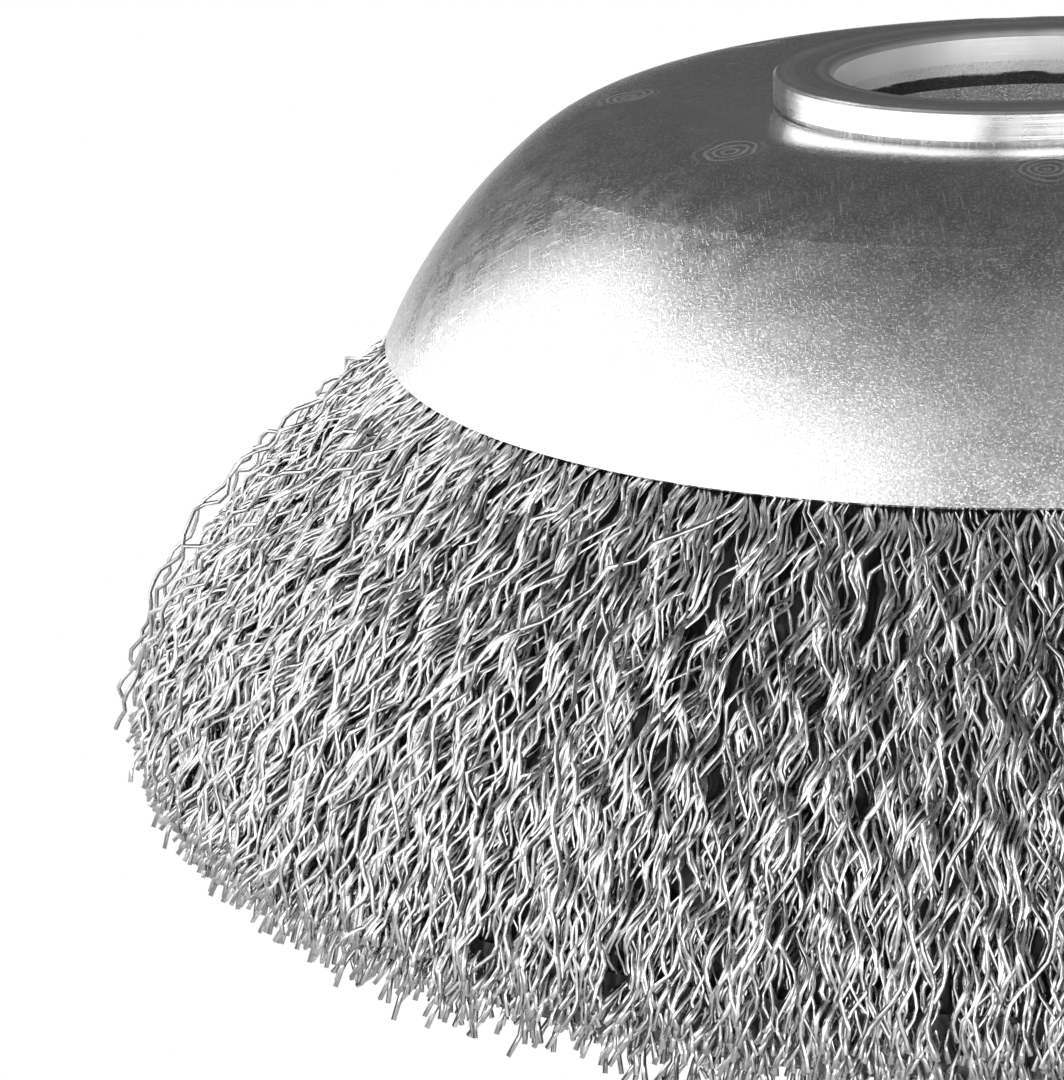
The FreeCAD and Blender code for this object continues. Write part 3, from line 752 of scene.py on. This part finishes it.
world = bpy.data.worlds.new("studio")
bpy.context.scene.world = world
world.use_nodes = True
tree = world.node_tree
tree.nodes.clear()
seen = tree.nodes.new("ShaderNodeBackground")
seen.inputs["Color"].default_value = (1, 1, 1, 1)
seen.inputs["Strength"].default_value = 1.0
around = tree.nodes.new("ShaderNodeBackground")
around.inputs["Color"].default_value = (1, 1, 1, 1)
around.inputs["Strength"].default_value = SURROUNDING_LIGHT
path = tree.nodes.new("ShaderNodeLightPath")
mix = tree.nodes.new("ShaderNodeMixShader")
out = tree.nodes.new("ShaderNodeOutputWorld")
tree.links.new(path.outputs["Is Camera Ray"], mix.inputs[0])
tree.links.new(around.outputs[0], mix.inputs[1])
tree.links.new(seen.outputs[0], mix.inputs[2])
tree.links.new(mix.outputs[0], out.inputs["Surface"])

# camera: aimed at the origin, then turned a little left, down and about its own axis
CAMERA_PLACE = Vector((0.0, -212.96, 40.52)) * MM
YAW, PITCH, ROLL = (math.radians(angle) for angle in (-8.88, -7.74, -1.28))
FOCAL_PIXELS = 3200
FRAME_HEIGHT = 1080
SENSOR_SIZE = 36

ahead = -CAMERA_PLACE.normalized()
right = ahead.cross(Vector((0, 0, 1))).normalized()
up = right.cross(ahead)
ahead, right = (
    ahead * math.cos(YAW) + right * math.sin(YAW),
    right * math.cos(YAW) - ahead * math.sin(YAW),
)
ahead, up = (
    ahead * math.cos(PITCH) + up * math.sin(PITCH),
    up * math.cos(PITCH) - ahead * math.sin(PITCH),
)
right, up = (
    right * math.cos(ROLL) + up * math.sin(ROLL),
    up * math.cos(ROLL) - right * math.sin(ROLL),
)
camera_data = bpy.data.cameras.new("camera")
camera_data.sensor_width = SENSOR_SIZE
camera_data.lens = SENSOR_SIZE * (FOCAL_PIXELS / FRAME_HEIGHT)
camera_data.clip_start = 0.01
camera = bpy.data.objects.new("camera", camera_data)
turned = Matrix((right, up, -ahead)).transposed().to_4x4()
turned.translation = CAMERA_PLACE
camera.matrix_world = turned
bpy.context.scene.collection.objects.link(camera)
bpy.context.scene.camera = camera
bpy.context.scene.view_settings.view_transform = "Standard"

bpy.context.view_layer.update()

##############################

Short problem:
Copy out the full listing exactly.

Output for this task:
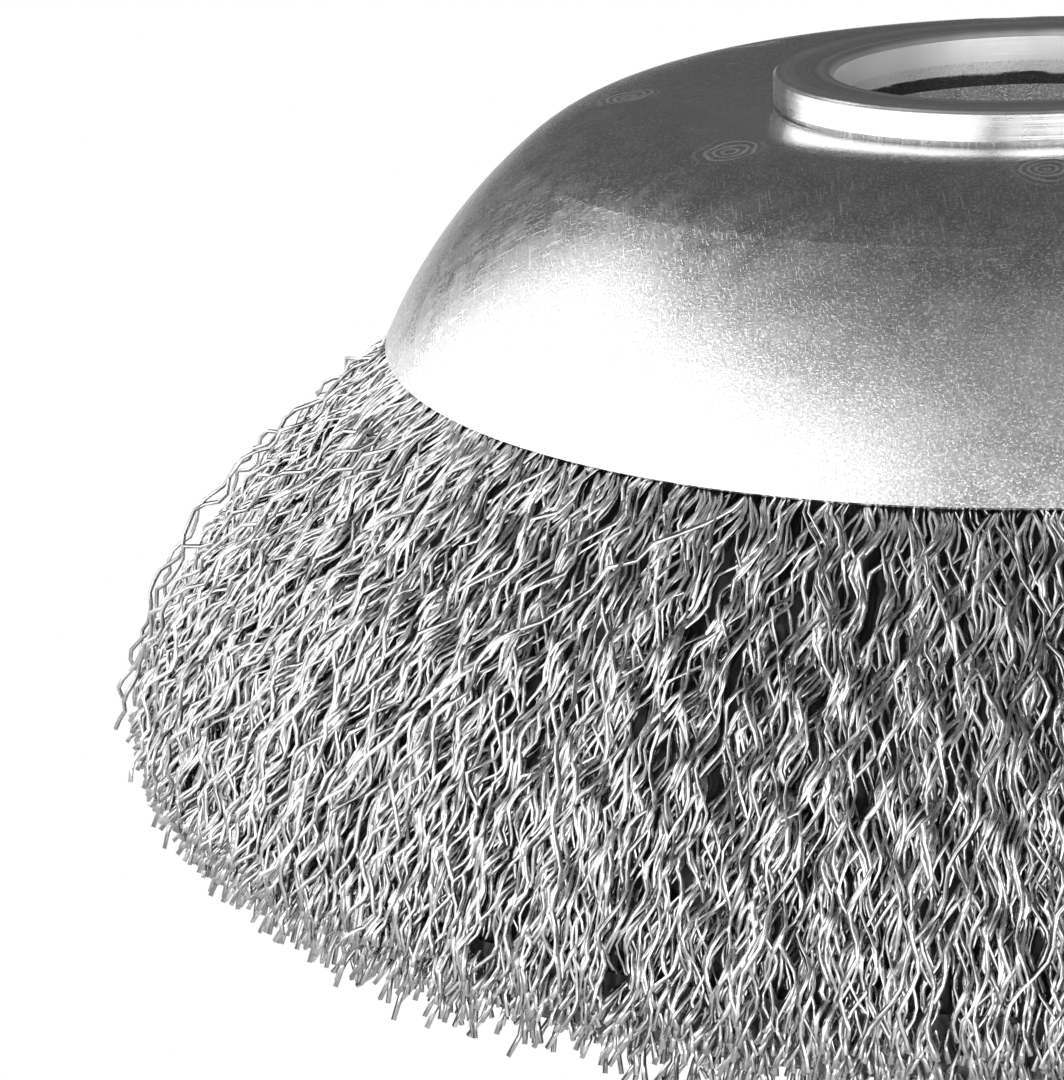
The FreeCAD and Blender code for this object continues. Write part 3, from line 752 of scene.py on. This part finishes it.
world = bpy.data.worlds.new("studio")
bpy.context.scene.world = world
world.use_nodes = True
tree = world.node_tree
tree.nodes.clear()
seen = tree.nodes.new("ShaderNodeBackground")
seen.inputs["Color"].default_value = (1, 1, 1, 1)
seen.inputs["Strength"].default_value = 1.0
around = tree.nodes.new("ShaderNodeBackground")
around.inputs["Color"].default_value = (1, 1, 1, 1)
around.inputs["Strength"].default_value = SURROUNDING_LIGHT
path = tree.nodes.new("ShaderNodeLightPath")
mix = tree.nodes.new("ShaderNodeMixShader")
out = tree.nodes.new("ShaderNodeOutputWorld")
tree.links.new(path.outputs["Is Camera Ray"], mix.inputs[0])
tree.links.new(around.outputs[0], mix.inputs[1])
tree.links.new(seen.outputs[0], mix.inputs[2])
tree.links.new(mix.outputs[0], out.inputs["Surface"])

# camera: aimed at the origin, then turned a little left, down and about its own axis
CAMERA_PLACE = Vector((0.0, -212.96, 40.52)) * MM
YAW, PITCH, ROLL = (math.radians(angle) for angle in (-8.88, -7.74, -1.28))
FOCAL_PIXELS = 3200
FRAME_HEIGHT = 1080
SENSOR_SIZE = 36

ahead = -CAMERA_PLACE.normalized()
right = ahead.cross(Vector((0, 0, 1))).normalized()
up = right.cross(ahead)
ahead, right = (
    ahead * math.cos(YAW) + right * math.sin(YAW),
    right * math.cos(YAW) - ahead * math.sin(YAW),
)
ahead, up = (
    ahead * math.cos(PITCH) + up * math.sin(PITCH),
    up * math.cos(PITCH) - ahead * math.sin(PITCH),
)
right, up = (
    right * math.cos(ROLL) + up * math.sin(ROLL),
    up * math.cos(ROLL) - right * math.sin(ROLL),
)
camera_data = bpy.data.cameras.new("camera")
camera_data.sensor_width = SENSOR_SIZE
camera_data.lens = SENSOR_SIZE * (FOCAL_PIXELS / FRAME_HEIGHT)
camera_data.clip_start = 0.01
camera = bpy.data.objects.new("camera", camera_data)
turned = Matrix((right, up, -ahead)).transposed().to_4x4()
turned.translation = CAMERA_PLACE
camera.matrix_world = turned
bpy.context.scene.collection.objects.link(camera)
bpy.context.scene.camera = camera
bpy.context.scene.view_settings.view_transform = "Standard"

bpy.context.view_layer.update()